Regionale Wirtschaftskreisläufe brauchen Menschen, die nicht nur im Fitnessstudio oder in der Sauna schwitzen wollen.
Leider stimme ich den Nachhaltigkeitsexpert:innen zu. Aber ich denke, wir sollten einen noch zu wenig beleuchteten Aspekt betrachten: unsere Jobs. Durch Arbeit wird Wertschöpfung kreiert, als Dankeschön erhalten wir einen Gehalt pro Monat. Bürojobs erzeugen Wissen, es werden Produktionsmengen in Auftrag gegeben, Workshops organisiert, wichtige Excel-Tabellen erstellt, Artikel geschrieben. Mit Bürojobs verwalten, kommentieren und analysieren Menschen die globalisierte Welt und damit auch die Klimakrise. Gelöst wird sie dadurch leider nicht.
 
 
Wollen wir Treibhausgase senken, müssen wir Transportwege kürzen und Energie auch in Produktionsprozessen einsparen. Regionale Wirtschaftskreisläufe brauchen Bäuer:innen, Schneider:innen, Frisör:innen und Mechaniker:innen. Sie brauchen Menschen, die nicht nur im Fitnessstudio oder in der Sauna schwitzen wollen.
Ein Studienabschluss kann, muss aber nicht notwendig sein, um als Mensch, eine nachhaltige Tätigkeit auszuüben. Die Wahrscheinlichkeit, tatsächlich weniger Treibhausgase zu produzieren, ist bei einem Job außerhalb eines Büros sogar wahrscheinlicher. Schließlich verbrauchen wir mit Bildschirmen und Internet ein beträchtliches Maß an Energie. Wer beispielsweise in der Landwirtschaft tätig ist, speichert beim Setzen von Pflanzen sogar CO2.

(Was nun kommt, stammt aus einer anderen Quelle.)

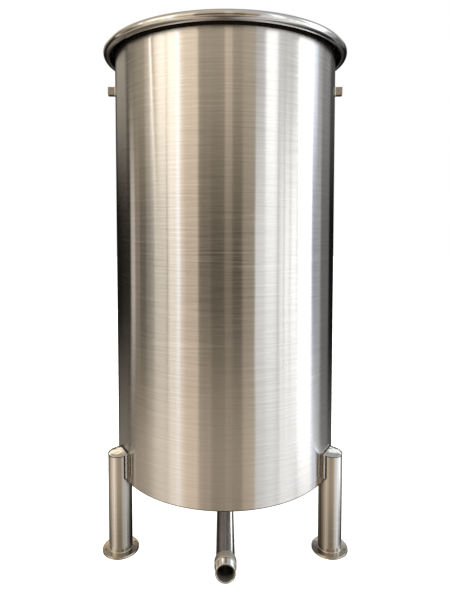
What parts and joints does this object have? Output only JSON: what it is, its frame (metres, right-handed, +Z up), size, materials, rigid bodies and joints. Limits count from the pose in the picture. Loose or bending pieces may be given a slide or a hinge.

Deshalb weg von den Hörsälen, hinein ins Feld, in die Küche oder in die effiziente, intelligent gebaute und menschenfreundliche Fabrik! Damit meine ich auch meine Wenigkeit, wenngleich meine berufliche Karriere noch nicht festgelegt ist. Nebenbei würde uns eine klimafreundliche Bildungspolitik vielleicht ein wenig die Angst nehmen, keine Spitzenposition in unserer ausdifferenzierten Dienstleistungsgesellschaft zu finden. Das heißt nicht, dass alle Bürojobs sinnlos sind – aber es sind zu viele!